The problems with the series started with F.E.A.R. 2, though I still say that game was good. It simply stopped being as scary. I think the main problem was with the Interface Screw that happened when you got close to something supernatural. In F.E.A.R. 1, the Interface Screw only happened when the supernatural stuff actually started. In F.E.A.R. 2, it seems like it started a few seconds before, warning you, rather than adding to scaryness. Everything in the series also seemed to have suddenly gotten more advanced, despite the fact that F.E.A.R. 2 takes place at most a few days after F.E.A.R. "Sexy Alma" was a big problem as well, as she looked and moved in a rather silly way. For some people it might be qualify for Uncanny Valley though.
Howevever, there were still quite a few scary moments (most notably the haunted part of the school), the backstory behind all the new stuff was excellent and I really liked the locations.
F.E.A.R. 3 just wasn't scary at all to me. Half of the scares consisted simply of a random Interface Screw , and with most of the others I just couldn't see what was going on due to the black tentacles around my screen. None of the new in-game elements were ever given any explanation (at least in the game itself, they might have gotten it outside) and the abundance of phase casters and commanders seems very weird, considering only 9 months of R&D could have happened between F.E.A.R. 2 and 3. There is also the issue of the story. For the first half of the game, the story was pretty decent. But as soon as Jin Sun-Kwon appears, it gets really confusing. How was Beckett supposed to stop Alma? How was Jin following my efforts? How did we get from the monster-infested water to the airport? Whose memories did we enter and how did we enter those memories? How did we reach Alma? The events in the latter half of the game are so completely jumbled that it barely qualifies as a story. The shooter elements were pretty good though.
I don't really see the point in trying to make a "review" of F.3.A.R.. At the end of the day, it's just a shooter with slow-mo...which is part of my problem I suppose. Instead I wanted to put down the main issues I noticed with it, in comparison to its predecessors, and see if others think I'm way off the mark or not.
- When making the first F.E.A.R. back in 2006, the developers went to lengths to stress how they wanted to avoid jump scares for frights, instead relying on setting an oppressive and uneasy mood. To their credit they didn't do too badly. Sure there were still some brown-your-trouser surprises and it wasn't on the same level as Amnesia or the Shalebridge Cradle, but still. The sequel was less so, but there was still a mystery as to what exactly Alma wanted. F.3.A.R. is pure action, with naught but a few "Boogity-boogity-boo!" moments to startle you. Only the final level is legitimately "creepy".

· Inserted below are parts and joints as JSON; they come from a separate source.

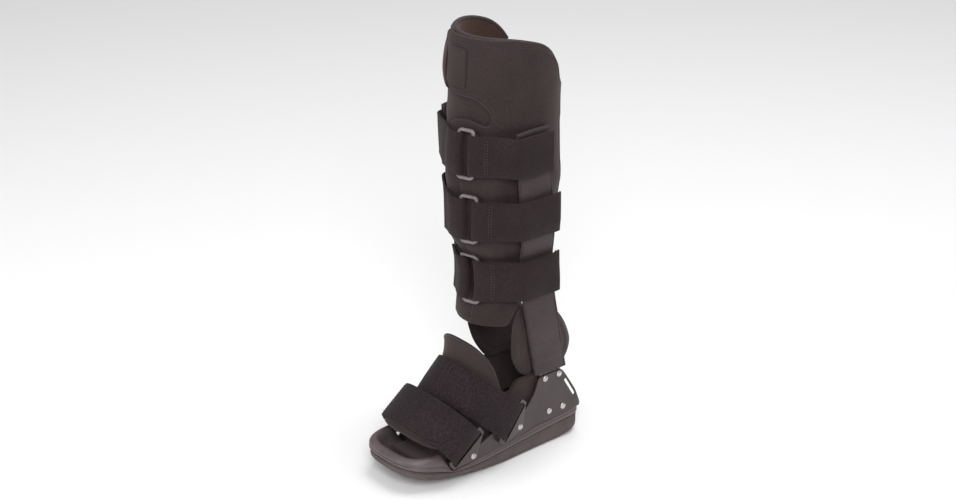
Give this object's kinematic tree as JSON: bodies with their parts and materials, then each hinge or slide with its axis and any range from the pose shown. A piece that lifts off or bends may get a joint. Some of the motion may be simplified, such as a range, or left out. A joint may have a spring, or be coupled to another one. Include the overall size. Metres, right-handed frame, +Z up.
{
  "type": "medical walking boot",
  "caption": "Tall walking boot with a padded leg wrap, metal-stayed sides, webbing shin and foot straps, and a rocker sole with an open toe.",
  "frame": {"origin": "On the floor, under the middle of the boot's bounding box.", "axes": "+Z is up along the leg, the toes point to -Y and the side with the visible sleeve faces +X."},
  "size_m": [0.1392, 0.255, 0.485],
  "materials": {
    "wrap_cloth": "napped loop fabric over foam",
    "webbing": "brushed loop webbing",
    "sleeve_cloth": "smooth woven nylon",
    "pad_cloth": "knit over foam",
    "powder_coat": "satin powder coat",
    "rivet_steel": "satin",
    "stay_metal": "satin",
    "outsole_rubber": "matte",
    "moulded_plastic": "satin moulded"
  },
  "bodies": {
    "root": {"ankle_pad_left": "pad_cloth", "ankle_pad_right": "pad_cloth", "foot_plate": "powder_coat", "footbed": "pad_cloth", "forefoot_pad": "pad_cloth", "forefoot_strap": "webbing", "heel_pad": "pad_cloth", "hook_patch": "webbing", "instep_pad": "pad_cloth", "instep_strap": "webbing", "leg_wrap": "wrap_cloth", "midsole": "moulded_plastic", "outsole": "outsole_rubber", "pull_strip": "wrap_cloth", "shin_ring_low": "moulded_plastic", "shin_ring_middle": "moulded_plastic", "shin_ring_top": "moulded_plastic", "shin_strap_low_far": "webbing", "shin_strap_low_near": "webbing", "shin_strap_middle_far": "webbing", "shin_strap_middle_near": "webbing", "shin_strap_top_far": "webbing", "shin_strap_top_near": "webbing", "strap_tab_forefoot_left": "powder_coat", "strap_tab_forefoot_right": "powder_coat", "strap_tab_instep_left": "powder_coat", "strap_tab_instep_right": "powder_coat", "tab_rivet_forefoot_left": "rivet_steel", "tab_rivet_forefoot_right": "rivet_steel", "tab_rivet_instep_left": "rivet_steel", "tab_rivet_instep_right": "rivet_steel", "upright_left": "stay_metal", "upright_right": "stay_metal", "upright_sleeve_left": "sleeve_cloth", "upright_sleeve_right": "sleeve_cloth", "wing_rivet_high_back_left": "rivet_steel", "wing_rivet_high_back_right": "rivet_steel", "wing_rivet_high_front_left": "rivet_steel", "wing_rivet_high_front_right": "rivet_steel", "wing_rivet_low_back_left": "rivet_steel", "wing_rivet_low_back_right": "rivet_steel", "wing_rivet_low_front_left": "rivet_steel", "wing_rivet_low_front_right": "rivet_steel", "wrap_flap": "wrap_cloth"}
  },
  "joints": []
}
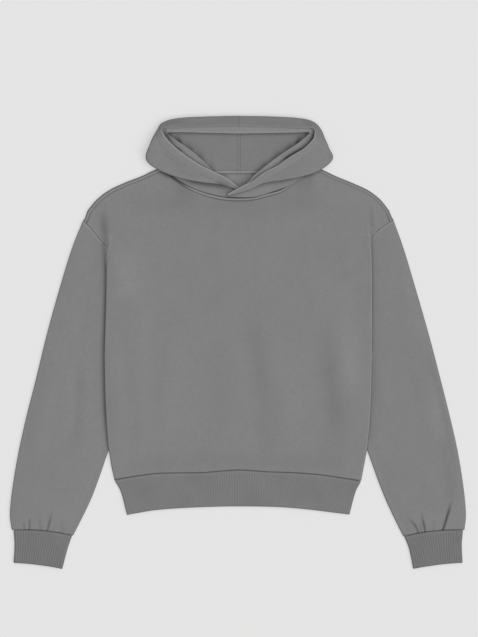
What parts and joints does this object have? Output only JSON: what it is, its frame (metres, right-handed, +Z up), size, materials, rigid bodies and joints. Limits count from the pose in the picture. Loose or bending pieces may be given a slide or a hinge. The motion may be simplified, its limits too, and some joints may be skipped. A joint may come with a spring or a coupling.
{
  "type": "pullover hoodie laid flat",
  "caption": "Long-sleeved hooded sweatshirt laid flat and face up, with dropped shoulders, an open hood with crossed front edges, and ribbed cuffs and waistband.",
  "frame": {"origin": "middle of the footprint, on the surface that the garment lies on", "axes": "+Z up through the garment's thickness, front side up; +Y from the waistband to the hood; +X across the body, towards the right sleeve as seen from above"},
  "size_m": [0.7976, 0.7923, 0.0182],
  "materials": {
    "fleece": "matte brushed jersey",
    "rib": "matte rib knit"
  },
  "bodies": {
    "root": {"front_panel": "fleece", "back_panel": "fleece", "sleeve_left": "fleece", "sleeve_right": "fleece", "hood_left": "fleece", "hood_right": "fleece", "cuff_left": "rib", "cuff_right": "rib", "waistband": "rib"}
  },
  "joints": []
}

- Alma has been reduced to a purely passive character. She was always pure ID but she was still very active, what with her tendency to just slaughter everyone who got in the way of her goals. In F1, she wanted to escape, in 2 she wanted, well, you. But in 3 her sole act is to periodically scream. Now to be fair, she's kind of in labour, but it's still disappointing to just cut out the poster character nearly entirely. I'll admit I thought the "Creep" being the manifestation of the memories of her father was actually pretty cool and fitting, but the fact it replaces Alma completely...yeah, nah.
- No resolution whatsoever on pretty much all of the side-characters: Genevive Aristide, Douglas Holiday, and heck the rest of F.E.A.R. and Becket's team. You could ague "They died, duh." But that's a bit of a half-hearted resolution.
- This one's minor and entirely petty: the pregnant Alma at the very end...just looked really, really stupid.
Just a bit of a letdown that a series that had previously tried to establish a good story and atmosphere reduced itself to just another run-and-gun shooter in its finale. Not bad at all, I should stress, just kind of "bleah".